## STATED GOAL
Transcribe only part of the material below: the lines from the one containing "add('right_webbing', toGeom(inner.add(outer)), 'web');" through the one containing "depsgraph = bpy.context.evaluated_depsgraph_get()", inclusive, exactly as written.

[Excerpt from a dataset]
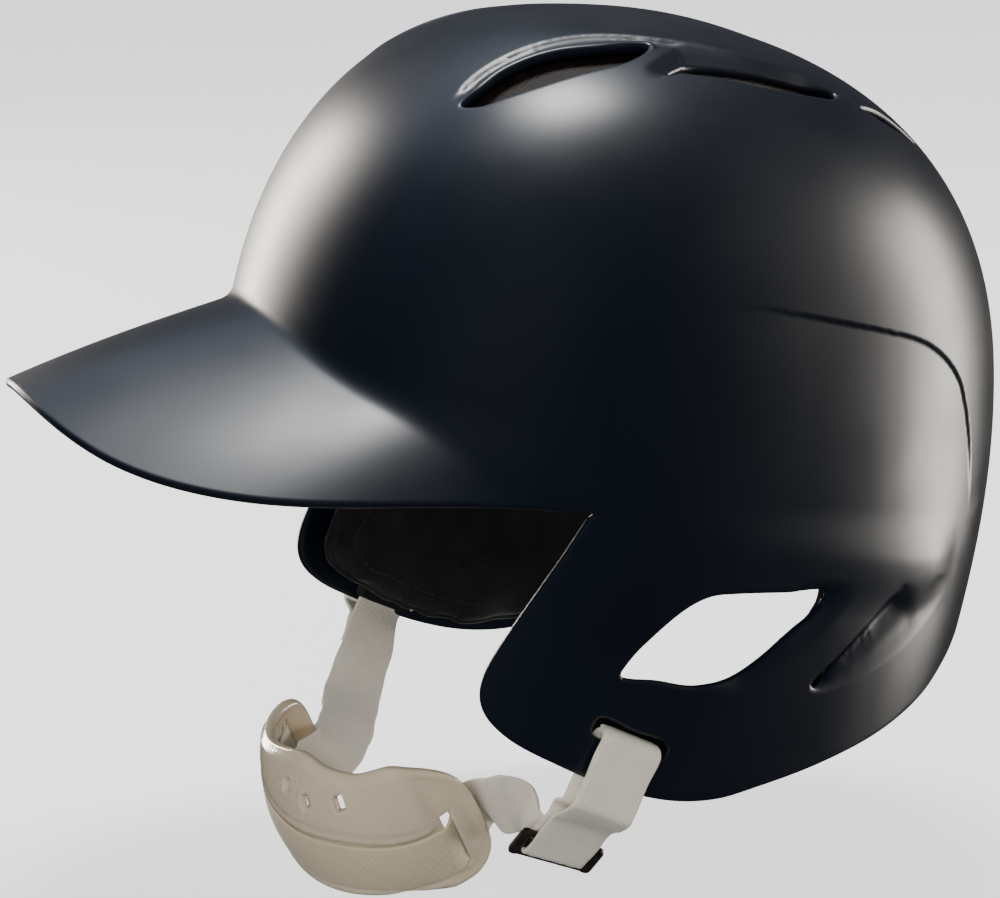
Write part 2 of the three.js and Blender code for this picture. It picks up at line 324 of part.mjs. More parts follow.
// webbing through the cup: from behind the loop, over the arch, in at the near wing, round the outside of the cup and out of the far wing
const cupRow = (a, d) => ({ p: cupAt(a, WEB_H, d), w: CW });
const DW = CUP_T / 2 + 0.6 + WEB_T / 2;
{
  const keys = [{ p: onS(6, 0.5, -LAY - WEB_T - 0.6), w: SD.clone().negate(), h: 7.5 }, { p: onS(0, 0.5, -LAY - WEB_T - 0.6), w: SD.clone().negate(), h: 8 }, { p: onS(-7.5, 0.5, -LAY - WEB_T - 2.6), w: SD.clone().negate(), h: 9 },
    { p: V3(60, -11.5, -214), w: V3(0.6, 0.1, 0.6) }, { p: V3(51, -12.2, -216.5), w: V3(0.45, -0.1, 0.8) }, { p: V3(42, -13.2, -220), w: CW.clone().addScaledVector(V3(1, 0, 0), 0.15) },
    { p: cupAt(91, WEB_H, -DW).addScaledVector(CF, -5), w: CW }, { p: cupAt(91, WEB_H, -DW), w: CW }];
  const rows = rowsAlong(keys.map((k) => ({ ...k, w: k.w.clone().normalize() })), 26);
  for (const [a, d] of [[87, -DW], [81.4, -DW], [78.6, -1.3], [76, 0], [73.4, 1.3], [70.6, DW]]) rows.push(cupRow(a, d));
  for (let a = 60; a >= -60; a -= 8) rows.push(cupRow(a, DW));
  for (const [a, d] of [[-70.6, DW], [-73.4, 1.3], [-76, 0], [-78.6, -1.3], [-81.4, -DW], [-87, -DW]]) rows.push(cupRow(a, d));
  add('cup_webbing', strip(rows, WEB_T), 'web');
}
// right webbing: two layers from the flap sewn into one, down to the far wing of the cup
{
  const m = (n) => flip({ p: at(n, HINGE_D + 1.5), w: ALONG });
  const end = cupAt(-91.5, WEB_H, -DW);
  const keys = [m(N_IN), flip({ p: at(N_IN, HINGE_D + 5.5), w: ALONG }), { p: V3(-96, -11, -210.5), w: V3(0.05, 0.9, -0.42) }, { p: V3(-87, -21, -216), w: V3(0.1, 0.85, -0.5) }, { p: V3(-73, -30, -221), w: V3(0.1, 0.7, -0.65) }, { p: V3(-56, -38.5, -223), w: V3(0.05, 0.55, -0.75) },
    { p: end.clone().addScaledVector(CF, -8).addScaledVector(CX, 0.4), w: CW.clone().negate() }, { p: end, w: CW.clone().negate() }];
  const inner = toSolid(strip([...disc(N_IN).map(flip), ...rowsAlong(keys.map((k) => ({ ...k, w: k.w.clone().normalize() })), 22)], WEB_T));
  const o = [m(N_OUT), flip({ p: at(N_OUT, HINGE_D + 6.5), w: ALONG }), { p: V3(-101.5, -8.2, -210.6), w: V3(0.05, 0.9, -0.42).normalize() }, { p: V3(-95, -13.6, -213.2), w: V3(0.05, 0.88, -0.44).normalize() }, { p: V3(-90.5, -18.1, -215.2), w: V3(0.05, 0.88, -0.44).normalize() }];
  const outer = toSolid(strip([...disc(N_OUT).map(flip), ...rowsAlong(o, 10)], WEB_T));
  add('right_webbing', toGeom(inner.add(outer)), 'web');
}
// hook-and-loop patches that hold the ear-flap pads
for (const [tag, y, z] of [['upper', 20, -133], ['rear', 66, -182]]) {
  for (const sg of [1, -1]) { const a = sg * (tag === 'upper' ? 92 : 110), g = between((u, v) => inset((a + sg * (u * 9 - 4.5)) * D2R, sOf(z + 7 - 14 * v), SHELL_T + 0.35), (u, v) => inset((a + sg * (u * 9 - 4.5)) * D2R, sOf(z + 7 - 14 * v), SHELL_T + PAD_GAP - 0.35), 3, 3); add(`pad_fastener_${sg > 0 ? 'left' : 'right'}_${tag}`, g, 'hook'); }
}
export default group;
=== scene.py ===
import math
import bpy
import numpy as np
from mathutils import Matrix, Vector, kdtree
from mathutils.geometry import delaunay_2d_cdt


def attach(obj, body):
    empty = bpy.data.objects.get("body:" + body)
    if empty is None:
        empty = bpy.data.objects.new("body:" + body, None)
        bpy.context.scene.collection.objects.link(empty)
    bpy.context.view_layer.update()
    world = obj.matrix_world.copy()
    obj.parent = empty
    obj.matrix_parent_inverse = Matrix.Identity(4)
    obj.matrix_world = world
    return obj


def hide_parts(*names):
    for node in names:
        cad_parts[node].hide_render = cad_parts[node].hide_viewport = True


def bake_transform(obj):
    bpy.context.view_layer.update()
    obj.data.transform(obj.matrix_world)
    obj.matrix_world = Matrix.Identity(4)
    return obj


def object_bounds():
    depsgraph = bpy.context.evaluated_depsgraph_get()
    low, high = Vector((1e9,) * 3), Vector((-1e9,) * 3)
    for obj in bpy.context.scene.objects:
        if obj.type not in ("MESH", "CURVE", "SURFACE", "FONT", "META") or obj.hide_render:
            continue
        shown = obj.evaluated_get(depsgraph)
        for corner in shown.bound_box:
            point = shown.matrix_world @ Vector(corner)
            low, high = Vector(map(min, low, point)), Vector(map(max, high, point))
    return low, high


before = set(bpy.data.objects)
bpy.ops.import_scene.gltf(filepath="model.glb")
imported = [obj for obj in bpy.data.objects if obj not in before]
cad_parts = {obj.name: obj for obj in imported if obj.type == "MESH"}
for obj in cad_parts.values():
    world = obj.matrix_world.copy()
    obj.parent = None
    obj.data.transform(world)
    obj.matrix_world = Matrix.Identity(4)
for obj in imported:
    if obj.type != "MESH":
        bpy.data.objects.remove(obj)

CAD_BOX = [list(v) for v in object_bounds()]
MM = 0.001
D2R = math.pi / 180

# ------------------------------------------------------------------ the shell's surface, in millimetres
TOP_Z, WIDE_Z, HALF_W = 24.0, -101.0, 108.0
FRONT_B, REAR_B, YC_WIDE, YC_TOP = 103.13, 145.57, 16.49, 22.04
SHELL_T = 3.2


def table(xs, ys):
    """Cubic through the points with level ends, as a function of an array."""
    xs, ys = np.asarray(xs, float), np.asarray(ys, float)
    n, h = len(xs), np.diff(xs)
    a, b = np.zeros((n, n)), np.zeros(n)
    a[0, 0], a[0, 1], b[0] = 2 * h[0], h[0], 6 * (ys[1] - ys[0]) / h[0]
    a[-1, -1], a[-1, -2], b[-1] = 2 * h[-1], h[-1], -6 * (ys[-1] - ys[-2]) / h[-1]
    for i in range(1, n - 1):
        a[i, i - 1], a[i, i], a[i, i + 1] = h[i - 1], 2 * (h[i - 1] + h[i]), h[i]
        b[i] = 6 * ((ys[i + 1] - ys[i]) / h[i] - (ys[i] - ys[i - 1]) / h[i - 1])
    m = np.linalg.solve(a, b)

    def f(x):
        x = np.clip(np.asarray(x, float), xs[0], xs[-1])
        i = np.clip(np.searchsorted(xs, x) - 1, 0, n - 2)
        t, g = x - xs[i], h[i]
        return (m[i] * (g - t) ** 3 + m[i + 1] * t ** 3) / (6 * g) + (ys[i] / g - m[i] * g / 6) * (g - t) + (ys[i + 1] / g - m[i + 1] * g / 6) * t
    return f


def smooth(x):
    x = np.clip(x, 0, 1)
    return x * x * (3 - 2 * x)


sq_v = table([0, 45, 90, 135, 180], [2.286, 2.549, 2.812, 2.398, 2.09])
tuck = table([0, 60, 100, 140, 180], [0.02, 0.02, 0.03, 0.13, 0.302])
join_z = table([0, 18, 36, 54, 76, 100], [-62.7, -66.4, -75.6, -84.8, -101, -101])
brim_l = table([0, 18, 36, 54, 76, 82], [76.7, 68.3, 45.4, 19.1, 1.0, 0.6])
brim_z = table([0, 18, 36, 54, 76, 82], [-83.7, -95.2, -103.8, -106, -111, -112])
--
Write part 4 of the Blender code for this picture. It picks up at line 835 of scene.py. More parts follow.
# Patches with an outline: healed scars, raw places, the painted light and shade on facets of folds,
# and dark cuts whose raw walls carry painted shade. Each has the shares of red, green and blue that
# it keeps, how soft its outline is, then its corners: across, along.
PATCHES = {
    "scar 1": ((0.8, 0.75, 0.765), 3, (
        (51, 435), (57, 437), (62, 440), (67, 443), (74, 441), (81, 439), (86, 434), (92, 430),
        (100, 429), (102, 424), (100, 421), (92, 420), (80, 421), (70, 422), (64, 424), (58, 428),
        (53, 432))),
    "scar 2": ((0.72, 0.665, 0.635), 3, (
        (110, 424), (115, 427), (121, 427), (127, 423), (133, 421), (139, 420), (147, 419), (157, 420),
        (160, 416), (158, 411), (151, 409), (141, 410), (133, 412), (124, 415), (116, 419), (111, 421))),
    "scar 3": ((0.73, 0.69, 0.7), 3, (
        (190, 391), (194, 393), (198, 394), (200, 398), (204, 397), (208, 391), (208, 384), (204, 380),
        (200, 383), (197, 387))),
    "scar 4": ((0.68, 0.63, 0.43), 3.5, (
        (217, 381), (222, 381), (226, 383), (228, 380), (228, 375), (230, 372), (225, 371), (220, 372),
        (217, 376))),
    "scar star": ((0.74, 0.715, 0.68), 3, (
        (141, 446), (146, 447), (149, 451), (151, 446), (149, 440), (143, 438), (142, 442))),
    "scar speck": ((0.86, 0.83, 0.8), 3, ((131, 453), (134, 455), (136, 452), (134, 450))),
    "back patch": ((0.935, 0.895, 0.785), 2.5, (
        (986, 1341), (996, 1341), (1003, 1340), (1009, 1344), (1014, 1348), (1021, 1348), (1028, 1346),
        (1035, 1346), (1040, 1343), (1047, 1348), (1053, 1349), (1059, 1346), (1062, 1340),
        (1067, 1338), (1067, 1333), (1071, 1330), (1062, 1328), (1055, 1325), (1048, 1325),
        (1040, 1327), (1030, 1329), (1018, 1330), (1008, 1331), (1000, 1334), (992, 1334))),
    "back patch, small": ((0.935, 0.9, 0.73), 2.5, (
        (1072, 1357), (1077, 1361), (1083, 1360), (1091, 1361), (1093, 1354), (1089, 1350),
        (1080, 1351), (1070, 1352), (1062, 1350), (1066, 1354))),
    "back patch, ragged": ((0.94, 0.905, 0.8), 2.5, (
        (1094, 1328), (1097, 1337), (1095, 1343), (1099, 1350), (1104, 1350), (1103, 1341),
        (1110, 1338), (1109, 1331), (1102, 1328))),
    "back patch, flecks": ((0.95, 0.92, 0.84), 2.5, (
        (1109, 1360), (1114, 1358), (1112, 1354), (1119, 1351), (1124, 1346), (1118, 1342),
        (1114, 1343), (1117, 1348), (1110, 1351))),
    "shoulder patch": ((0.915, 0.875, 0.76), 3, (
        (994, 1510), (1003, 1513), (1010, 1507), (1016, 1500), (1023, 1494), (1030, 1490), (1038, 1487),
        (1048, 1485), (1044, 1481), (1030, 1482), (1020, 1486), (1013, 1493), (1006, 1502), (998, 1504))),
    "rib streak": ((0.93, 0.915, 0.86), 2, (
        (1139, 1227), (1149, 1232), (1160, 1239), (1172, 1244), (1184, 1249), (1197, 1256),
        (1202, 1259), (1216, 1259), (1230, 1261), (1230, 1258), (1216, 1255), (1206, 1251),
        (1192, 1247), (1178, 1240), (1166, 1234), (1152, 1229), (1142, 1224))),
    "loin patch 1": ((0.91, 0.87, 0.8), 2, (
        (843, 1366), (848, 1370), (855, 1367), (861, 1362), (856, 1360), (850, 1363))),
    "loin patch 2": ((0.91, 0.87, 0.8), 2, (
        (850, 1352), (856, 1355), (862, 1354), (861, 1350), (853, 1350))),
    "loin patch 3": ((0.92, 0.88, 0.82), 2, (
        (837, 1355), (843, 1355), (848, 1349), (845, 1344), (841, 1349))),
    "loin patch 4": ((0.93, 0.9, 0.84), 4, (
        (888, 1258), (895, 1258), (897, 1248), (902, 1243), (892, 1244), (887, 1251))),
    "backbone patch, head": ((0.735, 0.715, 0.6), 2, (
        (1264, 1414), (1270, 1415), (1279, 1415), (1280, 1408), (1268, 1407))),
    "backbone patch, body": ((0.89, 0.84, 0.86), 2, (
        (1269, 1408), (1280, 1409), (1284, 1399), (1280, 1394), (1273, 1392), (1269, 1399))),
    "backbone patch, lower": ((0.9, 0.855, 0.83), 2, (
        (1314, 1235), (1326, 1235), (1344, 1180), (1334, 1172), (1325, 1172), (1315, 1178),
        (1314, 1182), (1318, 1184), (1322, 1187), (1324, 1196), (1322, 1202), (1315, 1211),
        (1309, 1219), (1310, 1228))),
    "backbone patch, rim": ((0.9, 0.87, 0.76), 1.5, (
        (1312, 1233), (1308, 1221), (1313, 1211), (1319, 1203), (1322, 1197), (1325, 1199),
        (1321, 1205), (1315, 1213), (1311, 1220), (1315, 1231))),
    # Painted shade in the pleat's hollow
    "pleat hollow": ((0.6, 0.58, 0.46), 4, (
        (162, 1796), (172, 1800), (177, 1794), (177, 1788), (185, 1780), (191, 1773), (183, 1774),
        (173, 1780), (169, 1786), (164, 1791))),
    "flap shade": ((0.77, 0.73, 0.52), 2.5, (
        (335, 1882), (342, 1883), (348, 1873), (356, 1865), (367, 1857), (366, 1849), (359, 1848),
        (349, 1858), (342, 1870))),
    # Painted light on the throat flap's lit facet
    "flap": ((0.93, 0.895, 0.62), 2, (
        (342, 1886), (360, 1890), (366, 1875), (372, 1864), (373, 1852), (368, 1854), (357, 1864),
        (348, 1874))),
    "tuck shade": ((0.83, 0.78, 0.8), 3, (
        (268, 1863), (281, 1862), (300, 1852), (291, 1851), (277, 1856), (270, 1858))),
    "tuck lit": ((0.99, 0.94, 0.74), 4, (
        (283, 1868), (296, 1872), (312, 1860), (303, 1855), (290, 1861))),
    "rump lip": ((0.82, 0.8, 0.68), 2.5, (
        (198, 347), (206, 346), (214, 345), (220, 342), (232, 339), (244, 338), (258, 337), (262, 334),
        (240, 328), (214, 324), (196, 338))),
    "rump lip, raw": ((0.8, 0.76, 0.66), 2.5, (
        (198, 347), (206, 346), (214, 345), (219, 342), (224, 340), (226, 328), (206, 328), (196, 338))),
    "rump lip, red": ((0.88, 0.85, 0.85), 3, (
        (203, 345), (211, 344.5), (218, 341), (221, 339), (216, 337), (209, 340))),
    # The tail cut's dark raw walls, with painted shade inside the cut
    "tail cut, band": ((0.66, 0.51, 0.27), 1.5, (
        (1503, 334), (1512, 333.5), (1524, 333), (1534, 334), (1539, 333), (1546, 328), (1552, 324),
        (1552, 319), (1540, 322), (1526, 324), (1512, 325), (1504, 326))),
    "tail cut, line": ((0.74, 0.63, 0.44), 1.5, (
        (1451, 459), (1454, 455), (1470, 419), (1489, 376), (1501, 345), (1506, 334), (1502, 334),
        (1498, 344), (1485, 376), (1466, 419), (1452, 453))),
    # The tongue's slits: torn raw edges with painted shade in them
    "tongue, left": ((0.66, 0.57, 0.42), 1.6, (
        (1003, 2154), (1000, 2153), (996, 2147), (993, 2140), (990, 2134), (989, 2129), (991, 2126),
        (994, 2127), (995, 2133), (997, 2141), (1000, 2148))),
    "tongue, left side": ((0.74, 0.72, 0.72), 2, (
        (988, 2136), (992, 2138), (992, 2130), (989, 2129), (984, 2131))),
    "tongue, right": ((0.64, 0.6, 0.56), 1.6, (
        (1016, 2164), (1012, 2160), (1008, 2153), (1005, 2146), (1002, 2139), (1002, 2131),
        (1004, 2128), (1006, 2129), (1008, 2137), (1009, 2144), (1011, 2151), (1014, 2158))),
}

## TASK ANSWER
  add('right_webbing', toGeom(inner.add(outer)), 'web');
}
// hook-and-loop patches that hold the ear-flap pads
for (const [tag, y, z] of [['upper', 20, -133], ['rear', 66, -182]]) {
  for (const sg of [1, -1]) { const a = sg * (tag === 'upper' ? 92 : 110), g = between((u, v) => inset((a + sg * (u * 9 - 4.5)) * D2R, sOf(z + 7 - 14 * v), SHELL_T + 0.35), (u, v) => inset((a + sg * (u * 9 - 4.5)) * D2R, sOf(z + 7 - 14 * v), SHELL_T + PAD_GAP - 0.35), 3, 3); add(`pad_fastener_${sg > 0 ? 'left' : 'right'}_${tag}`, g, 'hook'); }
}
export default group;
=== scene.py ===
import math
import bpy
import numpy as np
from mathutils import Matrix, Vector, kdtree
from mathutils.geometry import delaunay_2d_cdt


def attach(obj, body):
    empty = bpy.data.objects.get("body:" + body)
    if empty is None:
        empty = bpy.data.objects.new("body:" + body, None)
        bpy.context.scene.collection.objects.link(empty)
    bpy.context.view_layer.update()
    world = obj.matrix_world.copy()
    obj.parent = empty
    obj.matrix_parent_inverse = Matrix.Identity(4)
    obj.matrix_world = world
    return obj


def hide_parts(*names):
    for node in names:
        cad_parts[node].hide_render = cad_parts[node].hide_viewport = True


def bake_transform(obj):
    bpy.context.view_layer.update()
    obj.data.transform(obj.matrix_world)
    obj.matrix_world = Matrix.Identity(4)
    return obj


def object_bounds():
    depsgraph = bpy.context.evaluated_depsgraph_get()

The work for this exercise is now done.